Bank financing of a mixed property: the often-overlooked HCSF constraint

Before even discussing tax advantages, the feasibility of a mixed property project faces a financial obstacle. The rules of the High Council for Financial Stability strictly regulate the granting of credit since 2023-2024.

The debt ratio is capped at 35% of income. Banks only consider the projected rental income from the professional or rental portion at about 70% in the calculation of borrowing capacity. An owner relying on a monthly rent from the professional portion will therefore see their borrowing capacity calculated based on only a fraction of that amount.

This 30% discount on projected rental income radically changes the sizing of the project. A property that appears to have comfortable rental profitability on paper may become ineligible for credit once the HCSF rule is applied.

Concrete impact on the setup

For a mixed property where the rental portion represents a significant part of the financing, the margin for maneuver is reduced. The owner must either increase their personal contribution or reduce the space dedicated to professional activity to lower the borrowed amount.

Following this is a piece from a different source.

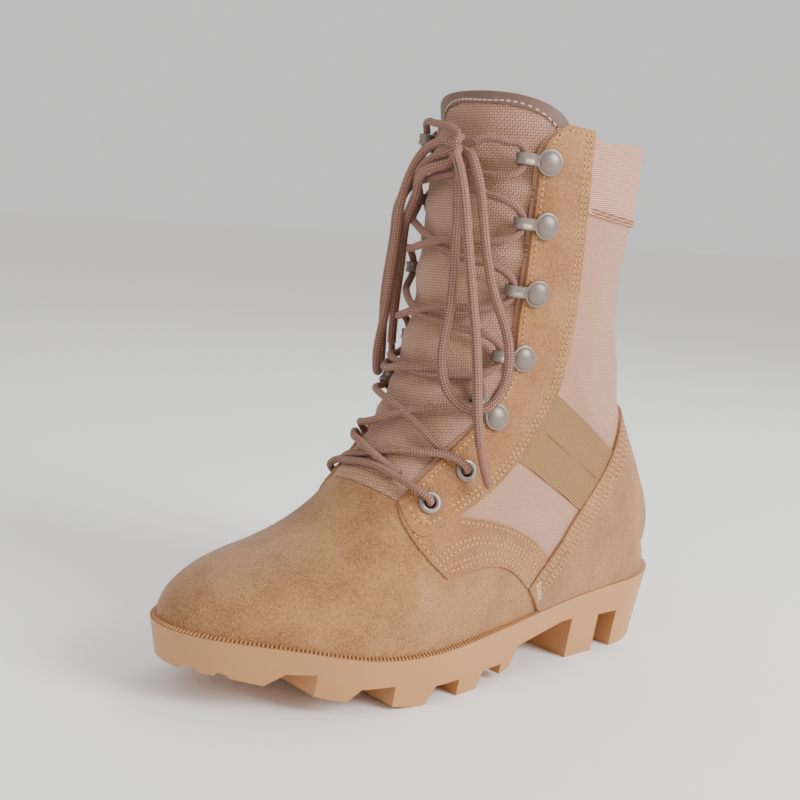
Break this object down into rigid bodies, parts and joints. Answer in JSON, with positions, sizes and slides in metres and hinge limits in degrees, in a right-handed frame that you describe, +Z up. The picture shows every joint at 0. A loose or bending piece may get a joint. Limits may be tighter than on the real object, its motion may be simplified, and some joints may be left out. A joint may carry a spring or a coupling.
{
  "type": "combat boot",
  "caption": "Left lace-up combat boot: suede and woven nylon upper with a hollow shaft, padded tongue, hooks, eyelets, tied laces and a lugged sole.",
  "frame": {"origin": "on the floor under the middle of the boot's bounding box", "axes": "+Z up, -Y towards the toe, +X towards the outer (lateral) side of the left foot"},
  "size_m": [0.1113, 0.3041, 0.2876],
  "materials": {
    "sole": "smooth moulded rubber",
    "insole": "knit over foam",
    "upper": "suede vamp and woven nylon quarters",
    "tongue": "padded woven nylon",
    "overlay": "suede",
    "hook": "matt baked paint",
    "eyelet": "matt baked paint",
    "lace": "round braid",
    "aglet": "shrunk sleeve"
  },
  "bodies": {
    "root": {"outsole": "sole", "insole": "insole", "upper": "upper", "tongue": "tongue", "heel_counter": "overlay", "eyestay_lateral": "overlay", "eyestay_medial": "overlay", "eyelet_lateral_1": "eyelet", "eyelet_lateral_2": "eyelet", "hook_lateral_1": "hook", "hook_lateral_2": "hook", "hook_lateral_3": "hook", "hook_lateral_4": "hook", "hook_lateral_5": "hook", "eyelet_medial_1": "eyelet", "eyelet_medial_2": "eyelet", "hook_medial_1": "hook", "hook_medial_2": "hook", "hook_medial_3": "hook", "hook_medial_4": "hook", "hook_medial_5": "hook", "lace_low_cross": "lace", "lace_crossings": "lace", "lace_knot": "lace", "lace_loop_a": "lace", "lace_loop_b": "lace", "lace_end_a": "lace", "lace_end_b": "lace", "aglet_a": "aglet", "aglet_b": "aglet"}
  },
  "joints": []
}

This point almost never appears in tax guides, even though it conditions access to the mixed property for the majority of buyers.

Tax regime of the mixed property: SCI subject to corporate tax, LMNP and lesser-known exemptions

The choice of tax regime determines the depth of accessible advantages. Three configurations deserve distinct analysis.

SCI subject to corporate tax: full depreciation but costly exit

Holding a mixed property through an SCI subject to corporate tax allows for the full depreciation of the professional portion of the property. The corporate tax rate applied varies from 15% to 25% depending on the result. During the operating phase, the tax burden remains contained thanks to the deduction of depreciation and expenses.

However, the sale of the property triggers a capital gain calculated on the net book value (after depreciation), which significantly increases the exit tax. The advantage in operation comes at the cost of resale.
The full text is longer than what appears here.